Selama kita masih memperebutkan istilah tersebut, musuh akan terus bertepuk tangan sambil menyusun kekuatan untuk menghancurkan umat Islam Ahlus Sunnah. Seyogyanya para Kiai, ustad tidak lagi membatasi Ahlus Sunnah dengan suatu kelompok atau organisasi tertentu. Apalagi kemudian membuat jargon-jargon bahwa hanya golongannya saja yang mengikuti sunnah sedang lainnya tidak. Kemudian dipersempit lagi dengan simbol-simbol tertentu yang menunjukkan bahwa merekalah Ahlus Sunnah sejati.
Demikian pula yang lainnya, seharusnya tidak mencibir atau mengucilkan saudaranya yang ingin mengamalkan sunnah-sunnah Rasul dengan berbagai cap negatif.
Dalam hal ini kita bisa ambil pendapat Imam Al Barbahari bahwa ajaran Islam itu adalah sunnah dan sunnah itu adalah Islam” (Syarhus Sunnah, no 2). Dengan kata lain Ahlus Sunnah adalah setiap orang Islam dimana saja berada yang mengikuti sunnah Rasulullah Shallallahu’alaihi Wasallam dengan pemahaman para sahabatnya.
Kita harus selalu ingat firman Allah bahwa umat Islam adalah umat yang satu. Firman Allah Ta’ala yang artinya: “Sesungguhnya kalian adalah umat yang satu dan Aku adalah Rabb kalian, maka beribadahlah kepada-Ku” [Al-Anbiyaa : 92].
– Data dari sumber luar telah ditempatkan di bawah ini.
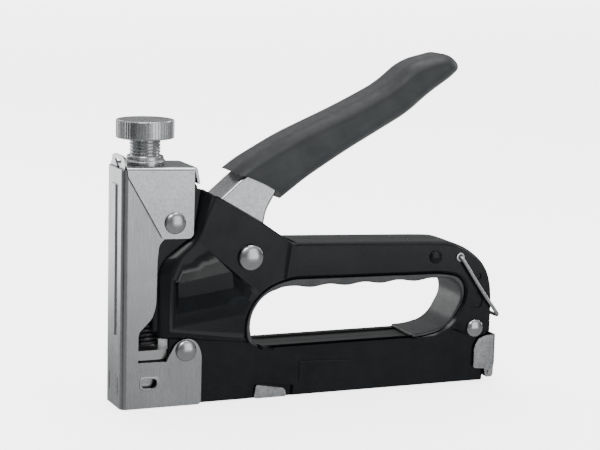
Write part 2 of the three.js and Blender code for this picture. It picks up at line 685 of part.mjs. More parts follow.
add('tension_knob', tensionKnob(), chrome);
add('feed_rail', feedRail(), steel);
add('guide_rod', guideRod(), steel);
add('feed_spring', feedSpring(), steel);
add('pusher', pusher(), steel);
add('latch_pin', latchPinSolid(), steel);
add('rear_latch', rearLatch(), chrome);
add('bail', bailSolid(), steel);

export default gun;
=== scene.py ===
import json
import math

import bmesh
import bpy
from mathutils import Matrix, Vector


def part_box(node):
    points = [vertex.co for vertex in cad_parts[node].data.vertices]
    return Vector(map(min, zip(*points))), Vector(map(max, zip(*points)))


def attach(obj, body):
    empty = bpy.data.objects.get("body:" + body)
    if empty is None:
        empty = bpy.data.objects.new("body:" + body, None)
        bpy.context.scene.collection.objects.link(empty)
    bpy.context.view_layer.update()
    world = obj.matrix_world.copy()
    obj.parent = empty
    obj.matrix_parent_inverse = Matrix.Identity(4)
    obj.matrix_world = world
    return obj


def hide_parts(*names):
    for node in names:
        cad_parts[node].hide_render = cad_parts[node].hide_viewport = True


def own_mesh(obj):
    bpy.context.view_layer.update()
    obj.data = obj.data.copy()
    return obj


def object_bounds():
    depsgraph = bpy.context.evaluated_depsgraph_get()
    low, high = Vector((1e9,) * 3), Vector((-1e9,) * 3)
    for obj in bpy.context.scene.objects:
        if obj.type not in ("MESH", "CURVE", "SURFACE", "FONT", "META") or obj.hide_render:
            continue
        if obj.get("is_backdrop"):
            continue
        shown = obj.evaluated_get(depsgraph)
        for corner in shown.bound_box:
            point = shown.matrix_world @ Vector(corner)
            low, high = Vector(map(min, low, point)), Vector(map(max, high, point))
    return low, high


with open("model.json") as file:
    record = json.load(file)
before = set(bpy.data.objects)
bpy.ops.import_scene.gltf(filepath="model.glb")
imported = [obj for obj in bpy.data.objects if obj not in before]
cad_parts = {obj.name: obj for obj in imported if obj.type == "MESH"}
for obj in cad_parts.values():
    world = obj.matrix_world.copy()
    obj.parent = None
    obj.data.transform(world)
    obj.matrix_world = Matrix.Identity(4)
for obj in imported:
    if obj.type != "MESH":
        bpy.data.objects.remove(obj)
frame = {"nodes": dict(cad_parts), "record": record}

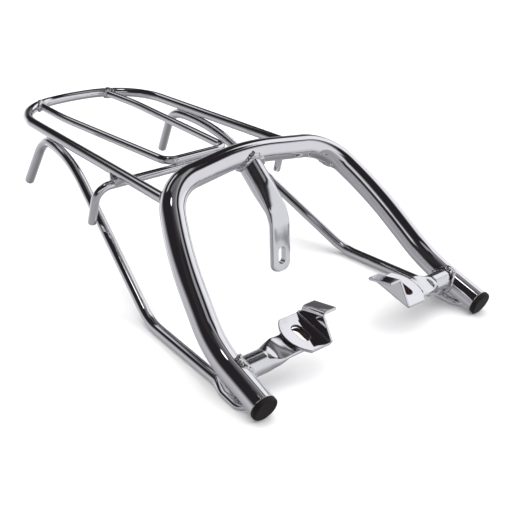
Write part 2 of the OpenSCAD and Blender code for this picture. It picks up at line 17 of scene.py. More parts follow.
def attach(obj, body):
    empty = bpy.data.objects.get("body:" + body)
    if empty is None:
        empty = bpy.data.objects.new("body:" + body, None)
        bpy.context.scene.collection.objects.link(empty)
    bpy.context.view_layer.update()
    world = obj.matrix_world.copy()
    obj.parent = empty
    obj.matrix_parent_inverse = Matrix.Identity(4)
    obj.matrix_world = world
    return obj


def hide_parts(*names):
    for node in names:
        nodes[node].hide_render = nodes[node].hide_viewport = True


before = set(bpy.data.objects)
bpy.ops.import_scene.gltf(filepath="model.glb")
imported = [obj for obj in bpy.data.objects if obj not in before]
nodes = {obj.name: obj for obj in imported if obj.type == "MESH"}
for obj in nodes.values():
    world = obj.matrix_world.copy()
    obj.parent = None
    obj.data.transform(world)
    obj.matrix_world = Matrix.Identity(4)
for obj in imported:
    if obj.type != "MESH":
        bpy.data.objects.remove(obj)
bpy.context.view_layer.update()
scene = bpy.context.scene
MM = 0.001
print("solids in the frame:", len(nodes))

# %% [markdown]
# ## The lines that the bars follow
# A bender works from a list of corner points and a bend radius for each. The
# same list makes the skin: straights run up to each bend, and an arc that
# touches both straights takes the corner. The numbers are the frame's own, in
# millimetres, on the right-hand side, and the left side mirrors them.

# %% Corner points and bend radii
RAIL_SLOPE = math.radians(39.9)
TUBE_D, LOOP_D, INNER_D, CROSS_D, STAY_D, STUB_D = 22.0, 10.0, 8.0, 8.0, 10.0, 20.0
TUBE_WALL = 1.8
CROSSBAR_Y, CROSSBAR_Z = 56.0, 82.8
LOOP_Z, LOOP_SLOPE = 60.9, math.radians(0.6)
LOOP_REAR_Y, LOOP_BOW, LOOP_REAR_X, LOOP_FRONT_X = 366.5, 9.2, 77.9, 93.9
FRONT_BAR_Y, WELD_GAP = 127.0, 0.2
BASE_SLOPE = math.radians(13.8)
WALL_X, BASE_Y, BASE_Z = 45.5, 91.3, 16.8
FLOOR_Z = -48.72


def on_slope(x, s):
    """A point of the grab rail's plane: x across, s down the slope."""
    return [x, CROSSBAR_Y - s * math.cos(RAIL_SLOPE), CROSSBAR_Z - s * math.sin(RAIL_SLOPE)]


def loop_height(y):
    """Height of the platform's outer rod at a distance behind the slot."""
    return LOOP_Z - (y - CROSSBAR_Y) * math.tan(LOOP_SLOPE)


def both_sides(half, middle=()):
    """A full line of points from its right half, mirrored, with the middle points between."""
    left = [[-p[0], p[1], p[2]] for p in half]
    return left[::-1] + list(middle) + half


rail_right = [on_slope(92.6, 13.5), on_slope(115.6, 74.8), on_slope(128.8, 157.7),
              [130.8, -125.3, -37.0]]
rail_line = both_sides(rail_right, [on_slope(0, 0)])
rail_radii = [114, 325, 48, 206, 48, 325, 114]

cope_y = on_slope(0, (CROSSBAR_Z - LOOP_Z) / math.sin(RAIL_SLOPE))[1]
loop_rear_corner_y = LOOP_REAR_Y - LOOP_BOW
loop_line = both_sides([[LOOP_REAR_X, loop_rear_corner_y, loop_height(loop_rear_corner_y)],
                        [LOOP_FRONT_X, cope_y, loop_height(cope_y)]],
                       [[0, LOOP_REAR_Y, loop_height(LOOP_REAR_Y)]])
loop_radii = [65, 150, 65]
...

Demikian juga kepada para pencari ilmu juga harus selektif dan kritis ketika mencari ilmu. Belajarlah kepada banyak ustad atau Kiai supaya terbuka wawasannya. Jangan hanya membatasi kepada satu atau dua ustad. Contohlah para ulama salaf yang merasa tidak cukup jika hanya belajar kepada satu atau dua ulama. Rata-rata mereka memiliki guru yang jumlahnya sangat banyak.
Sedang kepada para Kiai dan ustad tidak ada salahnya mencontoh Imam Malik yang menyuruh Imam Syafi’I belajar kepada ulama lainnya setelah ia merasa ilmu yang diberikan kepada Imam Syafi’I sudah habis. Alangkah bijak para kiai dan ustad menyuruh para murid belajar kepada banyak guru, sebagaimana para ulama salaf kita belajar pada ulama lain.
Semoga Allah selalu membimbing kita dan menyatukan hati umat Islam.*
Sekretaris Majelis Intelektual dan Ulama Muda (MIUMI) Jawa Timur.